When Shannon Spano takes over as chair of the Automotive Industries Association of Canada in late April, she will become the second woman to hold that role in the aftermarket association..
She sees it as an inspiration to continue to build the diversity, equity and inclusion conversation.
“I’m honoured. I am inspired. Susan Hitchon, who was the first chair through the pandemic of all things to me was such a shining example of leadership especially through such a chaotic and tumultuous time for the industry. I have a big agenda to talk about in a more deliberate, braver, bolder, more direct conversation with people and members of the AIA. And I think it’s time. “
Spano, VP Sales for Wakefield Canada, says AIA Canada is well positioned to help aftermarket organizations make the right decisions in a changing aftermarket.
“Historical data isn’t going to help us as much as insights on the various things that we collectively are facing.
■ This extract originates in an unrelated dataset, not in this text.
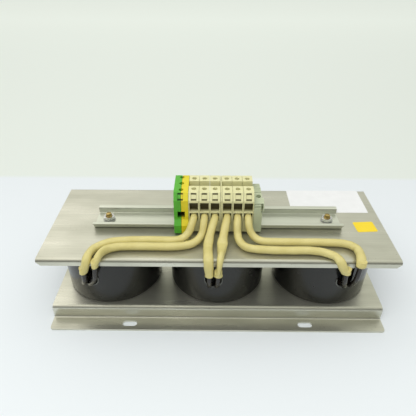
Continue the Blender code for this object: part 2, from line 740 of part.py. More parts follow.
def end_bracket(left, finish, metal):
    top = plate_top + bracket_height
    half = foot(half_depth) + [(half_depth - behind, top - drop) for behind, drop in bracket_profile]
    half += [(bracket_top_reach, top), (0.0, top)]
    made = prism("end_bracket", mirrored(half), "X", left, left + bracket_width, finish)
    middle = left + bracket_width / 2
    seat = top - bracket_screw_depth
    hole = rod("screw_hole", screw_hole / 2, middle, bracket_screw_offset, seat, top + 1.0, 12)
    recess_top = top - bracket_recess_drop
    recess = block("recess", (left + bracket_wall, left + bracket_width - bracket_wall),
                   (-half_depth - 1.0, -half_depth + bracket_recess_depth),
                   (recess_top - bracket_recess_height, recess_top))
    combine(made, [hole, recess])
    clamp_screw("bracket_screw", middle, bracket_screw_offset, seat + gap, metal)


# Earth terminal: a green and a yellow shell over a metal clamp that grips the rail
def earth_terminal(paint):
    right = row_left - gap
    middle = right - earth_width / 2
    ledge = plate_top + earth_ledge_top
    reach = half_depth + earth_ledge_reach
    outline = mirrored(foot(reach) + [(reach, ledge - earth_ledge_drop), (half_depth, ledge)]
                       + shoulder(terminal_height) + [(0.0, plate_top + terminal_height)])
    clamp_half = earth_clamp_width / 2 + gap
    post_half = earth_post_width / 2 + gap
    entry_low = plate_top + earth_entry_bottom
    clamp_high = foot_seat + earth_clamp_height
    halves = (("earth_shell_green", right - earth_width, middle - gap / 2, "green"),
              ("earth_shell_yellow", middle + gap / 2, right, "yellow"))
    for name, low_x, high_x, colour in halves:
        shell = prism(name, outline, "X", low_x, high_x, paint[colour])
        cutters = [
            block("clamp_room", (middle - clamp_half, middle + clamp_half),
                  (-rail_width / 2 - gap, rail_width / 2 + gap), (foot_seat - 1.0, clamp_high + gap)),
            block("post_room", (middle - post_half, middle + post_half),
                  (-earth_post_depth / 2 - gap, earth_post_depth / 2 + gap),
                  (clamp_high, clamp_high + earth_post_height + gap)),
            block("entries", (middle - earth_entry_width / 2, middle + earth_entry_width / 2),
                  (-reach, reach), (entry_low, entry_low + earth_entry_height)),
        ]
        for y in (-earth_screw_offset, 0.0, earth_screw_offset):
            cutters.append(rod("screw_hole", screw_hole / 2, middle, y, entry_low + earth_entry_height - 1.0,
                               plate_top + terminal_height + 1.0, 12))
        for side in (-1, 1):
            cutters += marker_slots(middle - 0.6, side)
        combine(shell, cutters)
    clamp_reach = rail_width / 2
    clamp = block("earth_clamp", (middle - earth_clamp_width / 2, middle + earth_clamp_width / 2),
                  (-clamp_reach, clamp_reach), (foot_seat, clamp_high), paint["zinc"])
    post = block("post", (middle - earth_post_width / 2, middle + earth_post_width / 2),
                 (-earth_post_depth / 2, earth_post_depth / 2), (clamp_high - 1.0, clamp_high + earth_post_height))
    combine(clamp, [post], "UNION")


def main():
    for old in list(bpy.data.objects):
        bpy.data.objects.remove(old)
    paint = make_materials()
    base_plate(paint["galvanised"])
    top_plate(paint["galvanised"])
    for side in cup_centres:
        cup(side, paint["cup"])
        potting(side, paint["resin"])
        core(side, paint["core"])
        winding(side, paint["copper"])
    fasteners(paint["brass"], paint["zinc"])
    rail(paint["galvanised"])
    earth_terminal(paint)
    terminal_row(paint)
    for number in lead_routes:
        lead(number, paint["sleeve"])


main()
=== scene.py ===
# Looks of the three-coil line reactor: plates, cups, rail terminals and sleeved leads, around its CAD frame
from math import atan2, cos, exp, pi, radians, sin
import bmesh
import bpy
from mathutils import Matrix, Vector, noise


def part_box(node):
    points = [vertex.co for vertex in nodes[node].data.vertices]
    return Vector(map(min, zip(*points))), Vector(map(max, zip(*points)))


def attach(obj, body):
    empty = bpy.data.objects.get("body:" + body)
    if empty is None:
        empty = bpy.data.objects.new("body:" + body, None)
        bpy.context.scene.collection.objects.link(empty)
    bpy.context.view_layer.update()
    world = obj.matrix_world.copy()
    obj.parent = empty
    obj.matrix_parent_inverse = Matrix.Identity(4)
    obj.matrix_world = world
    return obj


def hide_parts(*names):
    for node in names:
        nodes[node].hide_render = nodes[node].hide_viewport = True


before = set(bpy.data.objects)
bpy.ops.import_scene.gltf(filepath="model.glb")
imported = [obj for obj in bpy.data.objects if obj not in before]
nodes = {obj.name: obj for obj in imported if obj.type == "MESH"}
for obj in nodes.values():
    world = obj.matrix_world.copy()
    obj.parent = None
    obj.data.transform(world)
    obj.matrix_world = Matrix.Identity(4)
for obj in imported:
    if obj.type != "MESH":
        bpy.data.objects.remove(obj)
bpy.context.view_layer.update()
mm = 0.001
sides = ("left", "middle", "right")
print("frame: ", len(nodes), "nodes")

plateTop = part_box("top_plate")[1].z
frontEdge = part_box("top_plate")[0].y
clearance = 0.3 * mm             # between the frame's pieces
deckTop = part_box("cup_left")[0].z - clearance

photoCamera = {
    "pixels": 416,
    "focal": 425.2,          # in pixels of the photo
    "place": (-0.0083, -0.3617, 0.3445),
    "lookDown": 33.81,
    "turn": 0.32,
    "roll": 0.23,
}


# Camera and stage
def makeCamera():
    data = bpy.data.cameras.new("photoCamera")
    data.sensor_width = 36.0
    data.lens = photoCamera["focal"] / photoCamera["pixels"] * data.sensor_width
    data.clip_start = 0.01
    camera = bpy.data.objects.new("photoCamera", data)
    bpy.context.scene.collection.objects.link(camera)
    aim = Matrix.Rotation(radians(photoCamera["turn"]), 3, "Z")
    aim = aim @ Matrix.Rotation(radians(90 - photoCamera["lookDown"]), 3, "X")
    aim = aim @ Matrix.Rotation(radians(photoCamera["roll"]), 3, "Z")
    camera.rotation_euler = aim.to_euler()
    camera.location = photoCamera["place"]
    bpy.context.scene.camera = camera


look = {
    "floor": (0.80, 0.845, 0.85),
    "far": (0.775, 0.825, 0.75),       # the paper behind the table, a little greener
    "farFrom": 0.236,
    "farTo": 0.246,
    "near": (0.16, 0.16, 0.14),        # floor nearer than the picture reaches, painted dark as shade so that less light bounces and mirrors from the camera's side
    "nearFrom": -0.20,
    "nearTo": -0.34,
    "sky": (0.86, 0.87, 0.78),         # what metal mirrors above and behind
    "left": (1.50, 1.46, 1.36),        # and on the left, where a window is
    "leftFromTo": (-0.08, -0.42),
    "front": (0.14, 0.135, 0.10),      # and towards the camera's side
    "frontFromTo": (-0.70, 0.40),
    "farGlow": 0.30,                   # added to the paper far behind
    "farEnd": 1.6,
    "skySeen": 1.0,
    "seenLow": 0.25,                   # share of that near the horizon
    "skyLight": 0.66,
    "skyLow": 0.3,                     # share of that light that comes from the horizon
    "lightFromTo": (0.0, 0.55),        # height over which that light grows
    "seenFromTo": (0.15, 0.62),
    "lamps": {"topLamp": ((-0.1, -0.3, 1.6), (2.4, 2.0), 10.0),          # place, size and power
              "frontLamp": ((-0.3, -0.95, 1.45), (1.5, 1.0), 11.0)},
    "lampAim": (0, 0, 0.05),
}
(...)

The AIA provides a really strong bridge to research development insights that can really flow and harmonize conversations about the future.
“I use this line around data: insights without data is trivial. Insights without action is pointless. Just collecting that data alone will not solve our problems. It’s the insights translated into action. So, we’ll actually future proof organizations, right?
“That to me is where you want to put more energy. And so, companies to spend so much time inside generating, when an association like AIA can actually facilitate a lot of those insight-generated conversations and leadership decisions.
“That’s where AIA can be really powerful for us as an industry.”